WHAT IS EXPECTED
Keep only the lines from the top of the listing through the one with "recess at each end.", and reproduce them unaltered.

RECORDED DATA
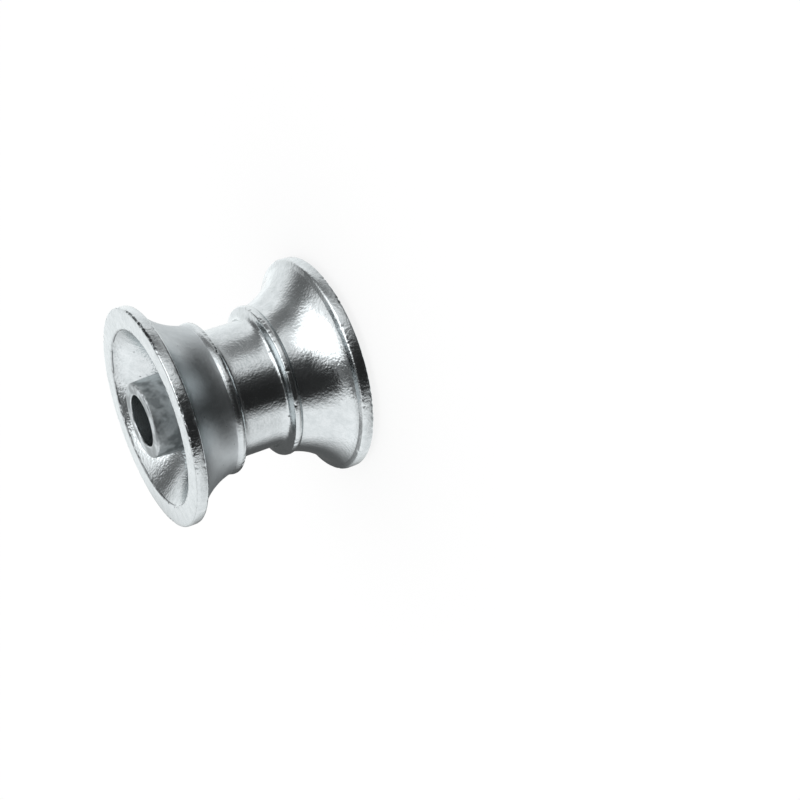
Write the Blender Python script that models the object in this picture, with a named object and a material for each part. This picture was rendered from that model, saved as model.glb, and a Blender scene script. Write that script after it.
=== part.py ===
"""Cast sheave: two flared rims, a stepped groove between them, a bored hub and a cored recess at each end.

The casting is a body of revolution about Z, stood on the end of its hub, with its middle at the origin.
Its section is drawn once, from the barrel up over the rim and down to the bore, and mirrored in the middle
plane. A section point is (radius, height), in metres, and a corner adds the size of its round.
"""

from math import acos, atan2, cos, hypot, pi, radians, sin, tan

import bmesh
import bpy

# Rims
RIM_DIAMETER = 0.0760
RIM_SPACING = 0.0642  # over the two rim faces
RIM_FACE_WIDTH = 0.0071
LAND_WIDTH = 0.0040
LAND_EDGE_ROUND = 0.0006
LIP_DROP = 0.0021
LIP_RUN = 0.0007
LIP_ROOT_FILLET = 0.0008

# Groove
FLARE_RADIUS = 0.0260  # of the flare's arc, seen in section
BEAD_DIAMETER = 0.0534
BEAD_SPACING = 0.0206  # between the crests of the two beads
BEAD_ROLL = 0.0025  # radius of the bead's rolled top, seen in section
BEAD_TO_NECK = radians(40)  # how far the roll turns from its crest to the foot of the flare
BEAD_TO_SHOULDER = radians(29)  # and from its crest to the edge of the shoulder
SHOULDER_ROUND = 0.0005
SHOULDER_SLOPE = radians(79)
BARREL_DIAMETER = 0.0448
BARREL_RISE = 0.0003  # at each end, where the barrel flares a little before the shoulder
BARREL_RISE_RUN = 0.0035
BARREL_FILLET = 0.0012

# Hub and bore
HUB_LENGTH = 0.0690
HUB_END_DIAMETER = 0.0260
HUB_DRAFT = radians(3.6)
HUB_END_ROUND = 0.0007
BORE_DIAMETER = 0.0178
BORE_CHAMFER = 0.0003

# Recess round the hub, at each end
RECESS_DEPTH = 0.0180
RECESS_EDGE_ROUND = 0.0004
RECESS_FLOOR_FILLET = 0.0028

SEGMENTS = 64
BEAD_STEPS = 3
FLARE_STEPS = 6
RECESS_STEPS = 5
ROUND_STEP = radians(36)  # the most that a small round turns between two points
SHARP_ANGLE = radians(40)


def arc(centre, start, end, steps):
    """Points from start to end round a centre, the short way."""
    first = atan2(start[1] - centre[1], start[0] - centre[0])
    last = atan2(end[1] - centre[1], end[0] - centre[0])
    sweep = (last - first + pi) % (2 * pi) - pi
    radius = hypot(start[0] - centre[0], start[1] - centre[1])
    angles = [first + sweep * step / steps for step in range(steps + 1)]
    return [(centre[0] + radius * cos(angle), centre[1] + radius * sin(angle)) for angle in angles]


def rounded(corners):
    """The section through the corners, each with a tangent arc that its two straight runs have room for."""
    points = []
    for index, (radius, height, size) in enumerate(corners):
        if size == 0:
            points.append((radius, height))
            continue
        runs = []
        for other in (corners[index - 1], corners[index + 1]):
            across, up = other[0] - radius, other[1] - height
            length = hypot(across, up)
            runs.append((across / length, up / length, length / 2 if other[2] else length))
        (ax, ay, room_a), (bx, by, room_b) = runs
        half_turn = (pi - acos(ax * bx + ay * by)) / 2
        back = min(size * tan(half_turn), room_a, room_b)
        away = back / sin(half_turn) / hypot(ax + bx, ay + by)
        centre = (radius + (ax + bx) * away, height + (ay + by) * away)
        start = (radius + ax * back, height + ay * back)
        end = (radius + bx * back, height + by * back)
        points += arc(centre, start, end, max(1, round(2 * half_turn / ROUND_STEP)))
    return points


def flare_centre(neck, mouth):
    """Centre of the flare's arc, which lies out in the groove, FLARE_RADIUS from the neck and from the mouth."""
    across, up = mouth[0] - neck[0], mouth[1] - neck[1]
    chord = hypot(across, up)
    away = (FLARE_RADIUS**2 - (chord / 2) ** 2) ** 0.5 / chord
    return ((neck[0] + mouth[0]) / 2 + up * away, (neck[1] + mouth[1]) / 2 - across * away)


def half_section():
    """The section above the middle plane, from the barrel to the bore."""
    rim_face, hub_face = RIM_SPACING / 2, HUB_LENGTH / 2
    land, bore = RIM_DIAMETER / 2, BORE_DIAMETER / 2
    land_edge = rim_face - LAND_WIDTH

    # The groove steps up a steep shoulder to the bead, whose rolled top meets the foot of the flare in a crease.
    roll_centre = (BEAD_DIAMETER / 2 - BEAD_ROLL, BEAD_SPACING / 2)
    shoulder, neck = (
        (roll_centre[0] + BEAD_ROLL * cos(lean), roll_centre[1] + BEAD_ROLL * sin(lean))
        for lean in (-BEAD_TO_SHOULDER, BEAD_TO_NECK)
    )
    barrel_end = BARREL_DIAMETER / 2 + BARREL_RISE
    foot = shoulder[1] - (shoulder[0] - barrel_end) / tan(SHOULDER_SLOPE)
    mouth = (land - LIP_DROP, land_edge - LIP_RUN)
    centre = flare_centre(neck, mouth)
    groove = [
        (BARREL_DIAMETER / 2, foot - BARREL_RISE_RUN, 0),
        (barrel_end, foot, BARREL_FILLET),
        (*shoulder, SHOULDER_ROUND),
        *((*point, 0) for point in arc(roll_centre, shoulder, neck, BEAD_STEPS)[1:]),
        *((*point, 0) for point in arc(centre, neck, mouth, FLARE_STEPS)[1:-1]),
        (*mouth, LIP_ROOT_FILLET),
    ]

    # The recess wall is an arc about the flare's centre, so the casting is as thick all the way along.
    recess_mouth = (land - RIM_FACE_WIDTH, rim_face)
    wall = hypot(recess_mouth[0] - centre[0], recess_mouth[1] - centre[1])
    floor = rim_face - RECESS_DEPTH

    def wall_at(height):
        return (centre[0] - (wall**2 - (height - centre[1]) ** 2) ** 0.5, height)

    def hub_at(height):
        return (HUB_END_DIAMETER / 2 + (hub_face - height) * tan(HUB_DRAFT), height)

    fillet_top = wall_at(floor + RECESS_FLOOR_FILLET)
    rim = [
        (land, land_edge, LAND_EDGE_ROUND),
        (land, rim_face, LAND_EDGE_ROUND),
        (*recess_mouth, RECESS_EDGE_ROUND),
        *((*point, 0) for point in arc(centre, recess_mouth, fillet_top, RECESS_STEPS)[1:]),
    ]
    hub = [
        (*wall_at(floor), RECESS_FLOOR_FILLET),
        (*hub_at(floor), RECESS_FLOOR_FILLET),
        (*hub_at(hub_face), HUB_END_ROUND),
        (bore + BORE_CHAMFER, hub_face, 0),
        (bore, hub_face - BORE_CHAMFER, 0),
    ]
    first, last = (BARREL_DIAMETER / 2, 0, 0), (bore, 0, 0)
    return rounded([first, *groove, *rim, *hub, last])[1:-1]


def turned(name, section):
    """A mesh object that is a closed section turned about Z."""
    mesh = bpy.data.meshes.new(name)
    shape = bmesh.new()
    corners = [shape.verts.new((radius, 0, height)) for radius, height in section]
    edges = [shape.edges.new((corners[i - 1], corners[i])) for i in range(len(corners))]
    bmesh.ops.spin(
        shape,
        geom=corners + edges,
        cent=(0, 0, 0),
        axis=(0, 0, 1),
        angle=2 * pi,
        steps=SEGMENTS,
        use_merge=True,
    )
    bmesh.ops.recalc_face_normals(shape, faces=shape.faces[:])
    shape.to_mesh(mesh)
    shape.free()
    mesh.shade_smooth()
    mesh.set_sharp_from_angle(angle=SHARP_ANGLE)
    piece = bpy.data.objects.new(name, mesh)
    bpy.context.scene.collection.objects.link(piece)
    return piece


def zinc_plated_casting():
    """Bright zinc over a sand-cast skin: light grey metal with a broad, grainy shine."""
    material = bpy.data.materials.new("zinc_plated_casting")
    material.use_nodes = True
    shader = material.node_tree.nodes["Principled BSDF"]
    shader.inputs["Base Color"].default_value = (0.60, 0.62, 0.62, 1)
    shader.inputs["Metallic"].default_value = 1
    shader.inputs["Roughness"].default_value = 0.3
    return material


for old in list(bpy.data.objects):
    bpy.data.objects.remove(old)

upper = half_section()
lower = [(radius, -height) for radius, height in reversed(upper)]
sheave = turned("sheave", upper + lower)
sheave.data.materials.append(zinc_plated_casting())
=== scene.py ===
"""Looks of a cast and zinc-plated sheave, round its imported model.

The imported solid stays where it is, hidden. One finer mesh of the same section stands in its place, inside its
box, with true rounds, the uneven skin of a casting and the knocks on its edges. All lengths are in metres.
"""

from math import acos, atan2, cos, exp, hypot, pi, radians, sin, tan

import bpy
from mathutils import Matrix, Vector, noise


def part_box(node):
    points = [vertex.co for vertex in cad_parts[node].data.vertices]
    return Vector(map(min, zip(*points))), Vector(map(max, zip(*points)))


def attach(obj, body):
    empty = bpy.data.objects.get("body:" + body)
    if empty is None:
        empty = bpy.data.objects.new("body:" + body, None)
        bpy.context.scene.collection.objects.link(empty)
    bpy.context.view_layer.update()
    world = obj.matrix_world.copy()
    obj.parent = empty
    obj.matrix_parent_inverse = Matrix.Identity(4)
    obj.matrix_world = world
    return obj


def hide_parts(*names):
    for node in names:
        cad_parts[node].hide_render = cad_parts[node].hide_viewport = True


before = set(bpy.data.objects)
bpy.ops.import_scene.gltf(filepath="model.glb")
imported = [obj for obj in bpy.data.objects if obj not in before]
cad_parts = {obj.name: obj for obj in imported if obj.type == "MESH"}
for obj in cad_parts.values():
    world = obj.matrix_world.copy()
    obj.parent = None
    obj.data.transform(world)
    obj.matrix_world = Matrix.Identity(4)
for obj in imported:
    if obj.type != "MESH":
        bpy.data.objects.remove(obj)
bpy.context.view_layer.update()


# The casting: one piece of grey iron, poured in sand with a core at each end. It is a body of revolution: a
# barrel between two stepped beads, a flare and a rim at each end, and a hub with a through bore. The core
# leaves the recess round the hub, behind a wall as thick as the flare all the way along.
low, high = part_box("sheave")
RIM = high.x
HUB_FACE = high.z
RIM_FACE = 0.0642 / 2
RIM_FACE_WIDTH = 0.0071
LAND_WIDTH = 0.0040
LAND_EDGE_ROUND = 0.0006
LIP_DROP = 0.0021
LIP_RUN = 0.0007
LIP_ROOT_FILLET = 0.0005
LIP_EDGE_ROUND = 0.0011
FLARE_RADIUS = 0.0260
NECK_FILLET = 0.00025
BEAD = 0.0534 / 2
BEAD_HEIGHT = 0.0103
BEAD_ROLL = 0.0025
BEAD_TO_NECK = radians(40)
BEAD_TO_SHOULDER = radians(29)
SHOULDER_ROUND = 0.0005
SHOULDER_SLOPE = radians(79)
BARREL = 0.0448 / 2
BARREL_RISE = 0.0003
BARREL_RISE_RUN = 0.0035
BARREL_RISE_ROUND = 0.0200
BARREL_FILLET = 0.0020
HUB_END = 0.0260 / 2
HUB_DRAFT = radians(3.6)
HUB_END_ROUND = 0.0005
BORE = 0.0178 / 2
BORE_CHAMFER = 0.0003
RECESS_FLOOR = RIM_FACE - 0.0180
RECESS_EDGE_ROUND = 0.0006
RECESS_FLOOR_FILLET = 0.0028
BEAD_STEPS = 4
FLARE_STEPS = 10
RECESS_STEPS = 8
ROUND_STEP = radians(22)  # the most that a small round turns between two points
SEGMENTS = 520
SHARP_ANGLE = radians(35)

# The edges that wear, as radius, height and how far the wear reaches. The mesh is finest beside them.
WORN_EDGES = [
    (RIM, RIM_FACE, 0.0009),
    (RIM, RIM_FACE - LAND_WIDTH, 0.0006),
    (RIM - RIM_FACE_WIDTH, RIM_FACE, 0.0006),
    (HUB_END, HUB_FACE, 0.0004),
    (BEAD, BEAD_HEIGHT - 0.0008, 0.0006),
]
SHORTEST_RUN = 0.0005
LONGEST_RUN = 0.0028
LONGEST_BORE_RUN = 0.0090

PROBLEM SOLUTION
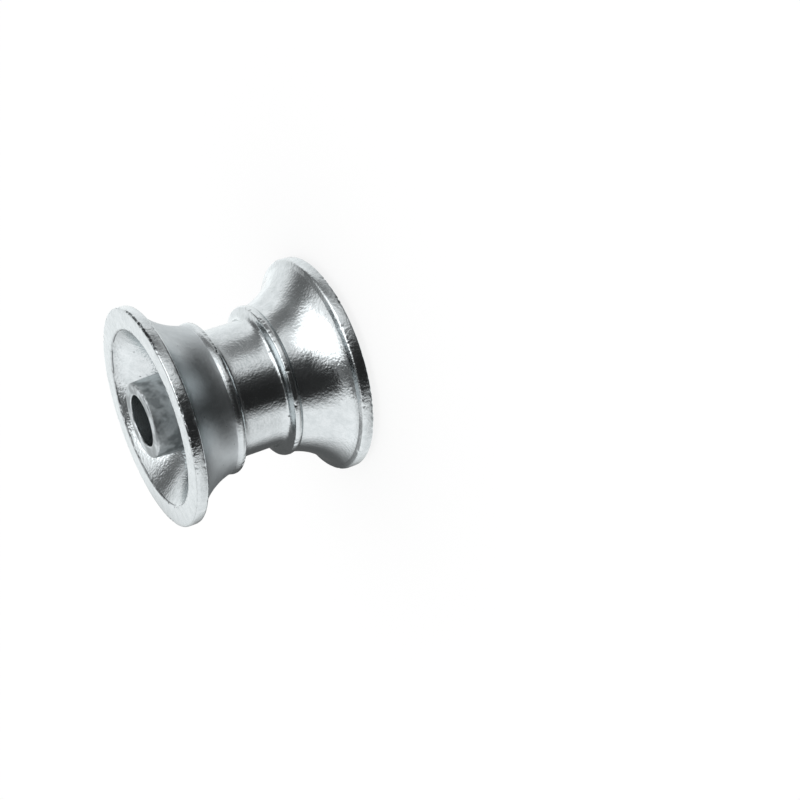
Write the Blender Python script that models the object in this picture, with a named object and a material for each part. This picture was rendered from that model, saved as model.glb, and a Blender scene script. Write that script after it.
=== part.py ===
"""Cast sheave: two flared rims, a stepped groove between them, a bored hub and a cored recess at each end.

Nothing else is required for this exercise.